There’s more than just experience. That’s why it’s always a good idea to be there for the users, one way or another. The UX is very important, and some things are not that hard to accomplish in an OS. Sometimes I found the users’ inability to do basic things quite disheartening. Every now and then it felt like there’s nothing I could do to help them, because they lack even the slightest interest in exploring the OS and the apps. But what can you do? Even our logic and wit take breaks sometimes, so what can we expect from people who don’t even like computers? They need them, and they need someone to help when they get stuck. But the more intuitive the software is, the more self-reliant they can become.
That’s why not having things like categories or requiring manual organization of this and that, I know for sure it’s a bad idea for many users. Even I like being pampered by all the features Cinnamon offers under Linux Mint. I get stuff done faster and easier.
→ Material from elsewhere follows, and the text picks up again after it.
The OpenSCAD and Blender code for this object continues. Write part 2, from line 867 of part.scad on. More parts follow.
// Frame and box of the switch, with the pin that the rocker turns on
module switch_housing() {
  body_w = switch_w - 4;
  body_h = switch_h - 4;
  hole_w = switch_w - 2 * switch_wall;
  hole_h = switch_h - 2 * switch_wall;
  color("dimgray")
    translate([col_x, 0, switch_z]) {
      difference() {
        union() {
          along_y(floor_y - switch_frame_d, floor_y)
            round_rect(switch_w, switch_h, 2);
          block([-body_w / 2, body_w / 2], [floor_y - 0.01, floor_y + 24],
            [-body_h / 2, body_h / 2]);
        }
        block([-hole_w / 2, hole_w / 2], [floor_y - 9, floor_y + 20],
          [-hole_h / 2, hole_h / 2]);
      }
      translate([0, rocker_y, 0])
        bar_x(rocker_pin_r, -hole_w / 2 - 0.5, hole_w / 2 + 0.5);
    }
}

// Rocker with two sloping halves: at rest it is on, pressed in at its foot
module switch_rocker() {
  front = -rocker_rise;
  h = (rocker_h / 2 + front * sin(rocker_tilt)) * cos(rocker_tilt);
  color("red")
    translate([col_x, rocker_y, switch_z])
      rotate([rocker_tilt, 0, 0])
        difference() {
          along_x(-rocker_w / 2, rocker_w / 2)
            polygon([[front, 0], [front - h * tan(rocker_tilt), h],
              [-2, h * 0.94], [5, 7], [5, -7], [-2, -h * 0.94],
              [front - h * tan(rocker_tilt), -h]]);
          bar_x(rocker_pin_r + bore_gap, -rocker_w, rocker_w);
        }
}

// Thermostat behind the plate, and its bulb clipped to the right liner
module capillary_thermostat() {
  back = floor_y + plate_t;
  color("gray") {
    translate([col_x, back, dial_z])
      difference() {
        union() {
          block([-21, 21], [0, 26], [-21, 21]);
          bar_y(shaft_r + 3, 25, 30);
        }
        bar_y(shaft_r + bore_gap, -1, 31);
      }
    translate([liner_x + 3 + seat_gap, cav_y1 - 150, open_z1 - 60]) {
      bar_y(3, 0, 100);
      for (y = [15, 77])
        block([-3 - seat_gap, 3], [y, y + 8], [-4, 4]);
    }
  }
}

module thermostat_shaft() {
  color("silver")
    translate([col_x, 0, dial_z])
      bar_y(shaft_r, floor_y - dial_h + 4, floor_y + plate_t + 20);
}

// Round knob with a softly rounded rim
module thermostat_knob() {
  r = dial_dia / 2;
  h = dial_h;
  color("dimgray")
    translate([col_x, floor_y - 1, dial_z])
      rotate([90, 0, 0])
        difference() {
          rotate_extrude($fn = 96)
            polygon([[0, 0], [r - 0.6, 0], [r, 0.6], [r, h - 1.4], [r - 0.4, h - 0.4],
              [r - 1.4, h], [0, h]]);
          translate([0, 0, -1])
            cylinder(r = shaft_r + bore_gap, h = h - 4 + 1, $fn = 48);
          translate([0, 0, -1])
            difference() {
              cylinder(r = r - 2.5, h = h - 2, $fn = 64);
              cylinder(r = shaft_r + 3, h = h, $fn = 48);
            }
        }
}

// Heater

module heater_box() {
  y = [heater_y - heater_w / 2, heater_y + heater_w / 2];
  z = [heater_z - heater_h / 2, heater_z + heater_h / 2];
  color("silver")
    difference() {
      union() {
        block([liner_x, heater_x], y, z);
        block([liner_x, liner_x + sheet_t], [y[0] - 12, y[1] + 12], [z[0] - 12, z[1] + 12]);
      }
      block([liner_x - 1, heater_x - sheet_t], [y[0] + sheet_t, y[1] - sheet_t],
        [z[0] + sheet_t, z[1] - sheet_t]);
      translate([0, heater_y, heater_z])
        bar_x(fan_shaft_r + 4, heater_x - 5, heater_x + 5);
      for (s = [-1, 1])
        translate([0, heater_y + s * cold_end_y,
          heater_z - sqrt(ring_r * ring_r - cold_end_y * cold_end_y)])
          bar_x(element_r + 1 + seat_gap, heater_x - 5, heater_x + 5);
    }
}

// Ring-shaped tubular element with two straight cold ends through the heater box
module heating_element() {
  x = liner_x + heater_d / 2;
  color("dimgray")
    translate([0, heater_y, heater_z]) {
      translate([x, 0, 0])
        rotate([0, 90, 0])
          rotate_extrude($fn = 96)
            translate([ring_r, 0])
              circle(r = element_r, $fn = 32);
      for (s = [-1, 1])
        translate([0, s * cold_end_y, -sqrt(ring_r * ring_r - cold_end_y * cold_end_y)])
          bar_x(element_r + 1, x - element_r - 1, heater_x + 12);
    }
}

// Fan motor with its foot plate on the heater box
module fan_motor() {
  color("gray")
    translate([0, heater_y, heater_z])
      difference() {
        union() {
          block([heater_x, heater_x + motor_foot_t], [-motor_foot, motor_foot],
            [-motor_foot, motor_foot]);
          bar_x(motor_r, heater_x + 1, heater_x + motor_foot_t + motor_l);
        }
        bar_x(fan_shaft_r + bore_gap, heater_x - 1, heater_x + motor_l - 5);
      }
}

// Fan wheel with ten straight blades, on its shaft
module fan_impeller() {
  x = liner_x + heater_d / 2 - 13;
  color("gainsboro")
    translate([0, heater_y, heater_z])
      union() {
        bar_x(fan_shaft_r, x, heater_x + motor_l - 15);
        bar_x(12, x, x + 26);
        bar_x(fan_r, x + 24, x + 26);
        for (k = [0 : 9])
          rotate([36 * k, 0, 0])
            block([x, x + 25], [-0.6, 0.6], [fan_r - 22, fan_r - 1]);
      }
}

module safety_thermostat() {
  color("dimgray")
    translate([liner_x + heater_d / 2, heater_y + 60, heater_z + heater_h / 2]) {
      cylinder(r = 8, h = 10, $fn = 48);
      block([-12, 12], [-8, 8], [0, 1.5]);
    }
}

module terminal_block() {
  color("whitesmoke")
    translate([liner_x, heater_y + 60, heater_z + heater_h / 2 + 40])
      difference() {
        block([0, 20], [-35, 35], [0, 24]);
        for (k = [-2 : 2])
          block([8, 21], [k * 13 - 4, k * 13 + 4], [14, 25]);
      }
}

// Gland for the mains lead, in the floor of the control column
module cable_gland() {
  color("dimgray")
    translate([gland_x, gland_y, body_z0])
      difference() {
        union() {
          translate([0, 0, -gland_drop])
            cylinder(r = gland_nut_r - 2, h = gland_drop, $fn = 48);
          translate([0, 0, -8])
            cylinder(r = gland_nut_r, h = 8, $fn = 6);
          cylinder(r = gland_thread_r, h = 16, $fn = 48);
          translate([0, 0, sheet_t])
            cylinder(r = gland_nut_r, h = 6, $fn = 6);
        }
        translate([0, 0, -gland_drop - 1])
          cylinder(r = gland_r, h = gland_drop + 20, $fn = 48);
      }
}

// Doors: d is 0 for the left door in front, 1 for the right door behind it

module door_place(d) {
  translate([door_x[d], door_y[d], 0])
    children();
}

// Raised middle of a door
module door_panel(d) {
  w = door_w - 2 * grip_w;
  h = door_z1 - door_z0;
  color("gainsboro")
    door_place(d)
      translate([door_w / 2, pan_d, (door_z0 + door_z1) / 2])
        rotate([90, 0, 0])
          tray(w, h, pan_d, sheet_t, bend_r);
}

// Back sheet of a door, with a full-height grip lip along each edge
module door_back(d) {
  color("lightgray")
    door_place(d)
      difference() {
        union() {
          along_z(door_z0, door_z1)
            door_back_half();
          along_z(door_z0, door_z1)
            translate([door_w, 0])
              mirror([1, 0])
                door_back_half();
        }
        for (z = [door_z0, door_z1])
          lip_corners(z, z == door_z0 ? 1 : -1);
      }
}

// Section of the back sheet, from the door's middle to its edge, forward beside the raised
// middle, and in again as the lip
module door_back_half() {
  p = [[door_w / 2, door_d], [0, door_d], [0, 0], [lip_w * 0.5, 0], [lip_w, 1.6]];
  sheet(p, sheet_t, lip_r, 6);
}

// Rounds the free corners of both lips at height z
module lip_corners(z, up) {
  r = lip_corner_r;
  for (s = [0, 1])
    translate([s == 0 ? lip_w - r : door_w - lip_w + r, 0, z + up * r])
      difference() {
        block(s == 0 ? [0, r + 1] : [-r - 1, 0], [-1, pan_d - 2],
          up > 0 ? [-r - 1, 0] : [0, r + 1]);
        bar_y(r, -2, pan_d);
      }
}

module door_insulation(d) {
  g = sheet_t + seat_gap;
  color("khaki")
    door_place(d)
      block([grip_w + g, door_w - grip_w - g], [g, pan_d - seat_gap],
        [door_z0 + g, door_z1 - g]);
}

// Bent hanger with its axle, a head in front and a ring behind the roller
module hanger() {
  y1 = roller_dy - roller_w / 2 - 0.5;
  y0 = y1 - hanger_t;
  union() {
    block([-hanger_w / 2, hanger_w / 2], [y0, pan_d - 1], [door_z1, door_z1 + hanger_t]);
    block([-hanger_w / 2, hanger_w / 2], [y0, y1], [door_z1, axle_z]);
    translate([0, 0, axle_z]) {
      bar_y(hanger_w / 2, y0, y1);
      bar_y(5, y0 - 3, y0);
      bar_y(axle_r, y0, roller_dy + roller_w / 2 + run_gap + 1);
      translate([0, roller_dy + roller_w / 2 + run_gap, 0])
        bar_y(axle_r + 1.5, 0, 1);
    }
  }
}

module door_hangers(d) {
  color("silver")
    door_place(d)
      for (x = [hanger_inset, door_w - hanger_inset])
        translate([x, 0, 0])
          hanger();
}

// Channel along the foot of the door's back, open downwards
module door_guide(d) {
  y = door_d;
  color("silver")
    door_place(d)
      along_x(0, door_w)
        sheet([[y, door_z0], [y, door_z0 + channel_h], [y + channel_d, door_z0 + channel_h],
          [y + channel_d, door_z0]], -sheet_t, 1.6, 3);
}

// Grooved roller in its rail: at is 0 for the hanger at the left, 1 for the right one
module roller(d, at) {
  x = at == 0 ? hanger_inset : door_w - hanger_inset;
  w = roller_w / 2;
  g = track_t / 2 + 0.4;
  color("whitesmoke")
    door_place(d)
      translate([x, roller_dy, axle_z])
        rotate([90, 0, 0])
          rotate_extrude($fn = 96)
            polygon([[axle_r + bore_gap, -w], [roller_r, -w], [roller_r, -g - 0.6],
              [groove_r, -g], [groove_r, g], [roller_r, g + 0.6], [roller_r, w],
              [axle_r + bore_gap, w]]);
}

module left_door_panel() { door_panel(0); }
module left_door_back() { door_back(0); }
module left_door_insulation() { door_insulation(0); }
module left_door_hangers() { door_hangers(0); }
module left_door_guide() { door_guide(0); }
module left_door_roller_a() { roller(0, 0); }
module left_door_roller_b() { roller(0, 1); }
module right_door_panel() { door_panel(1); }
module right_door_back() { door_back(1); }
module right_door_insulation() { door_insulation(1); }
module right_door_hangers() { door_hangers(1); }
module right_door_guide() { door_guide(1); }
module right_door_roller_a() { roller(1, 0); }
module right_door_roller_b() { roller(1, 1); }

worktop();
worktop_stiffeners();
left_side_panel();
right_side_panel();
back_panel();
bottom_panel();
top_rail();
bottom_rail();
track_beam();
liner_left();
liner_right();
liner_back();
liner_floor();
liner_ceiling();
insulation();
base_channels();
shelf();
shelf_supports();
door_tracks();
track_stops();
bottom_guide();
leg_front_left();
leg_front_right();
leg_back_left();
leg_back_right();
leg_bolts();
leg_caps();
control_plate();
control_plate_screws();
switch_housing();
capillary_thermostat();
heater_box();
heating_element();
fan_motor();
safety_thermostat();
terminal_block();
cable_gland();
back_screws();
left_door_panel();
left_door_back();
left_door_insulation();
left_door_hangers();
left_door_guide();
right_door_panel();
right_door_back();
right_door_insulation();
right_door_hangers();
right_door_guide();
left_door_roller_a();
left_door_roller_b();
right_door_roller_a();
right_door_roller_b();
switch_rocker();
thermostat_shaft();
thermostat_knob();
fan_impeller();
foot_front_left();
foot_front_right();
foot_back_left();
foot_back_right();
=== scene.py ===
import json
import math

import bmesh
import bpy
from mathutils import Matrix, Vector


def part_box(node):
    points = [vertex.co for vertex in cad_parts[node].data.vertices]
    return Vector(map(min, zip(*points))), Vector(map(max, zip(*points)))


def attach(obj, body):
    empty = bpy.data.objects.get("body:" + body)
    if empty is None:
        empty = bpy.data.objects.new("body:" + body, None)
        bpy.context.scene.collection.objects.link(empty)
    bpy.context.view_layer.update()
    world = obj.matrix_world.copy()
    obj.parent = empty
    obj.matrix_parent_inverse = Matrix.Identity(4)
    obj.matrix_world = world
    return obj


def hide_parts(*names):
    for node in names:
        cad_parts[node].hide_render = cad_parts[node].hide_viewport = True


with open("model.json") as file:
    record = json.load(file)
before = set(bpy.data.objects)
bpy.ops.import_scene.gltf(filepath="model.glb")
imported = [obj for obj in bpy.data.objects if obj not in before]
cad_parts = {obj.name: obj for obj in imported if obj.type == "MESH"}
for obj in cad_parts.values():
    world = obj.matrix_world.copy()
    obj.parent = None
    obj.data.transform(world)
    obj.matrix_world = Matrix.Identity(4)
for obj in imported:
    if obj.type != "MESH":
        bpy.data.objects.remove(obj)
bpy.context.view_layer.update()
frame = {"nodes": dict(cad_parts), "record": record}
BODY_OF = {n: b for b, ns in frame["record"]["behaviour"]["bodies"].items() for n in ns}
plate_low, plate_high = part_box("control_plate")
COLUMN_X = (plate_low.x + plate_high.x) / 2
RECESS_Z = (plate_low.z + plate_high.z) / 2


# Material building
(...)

It’s beside the point that at my first contact with a PC I wrote some BASIC code instead of playing, or that soon after that I did memory optimizations for MS-DOS PCs with menus in the config.sys and autoexec.bat files for those pesky programs that wanted more conventional memory. I still want and enjoy not having to do everything by hand. Because that allows me to do more with my PC, or to learn something else new, or move away from my PC sooner rather than later. Convenient and intuitive technology is great for both newbies and geeks alike. But the ones who need it the most are obviously the masses. And I hope you trust me when I tell you that it’s a big majority. I will never be able to provide accurate numbers. Nobody can do that, realistically, but just ask other people who worked for years in the tech support business and they will tell you horror, or sad stories.
By “first boot” I meant one time after the OS install. But there’s no excuse not to have a shortcut on the desktop even in the nightlies. The new comers won’t even know that WebPositive will lead them to the documentation, so this only adds to the problem of not having anything documentation-related in sight.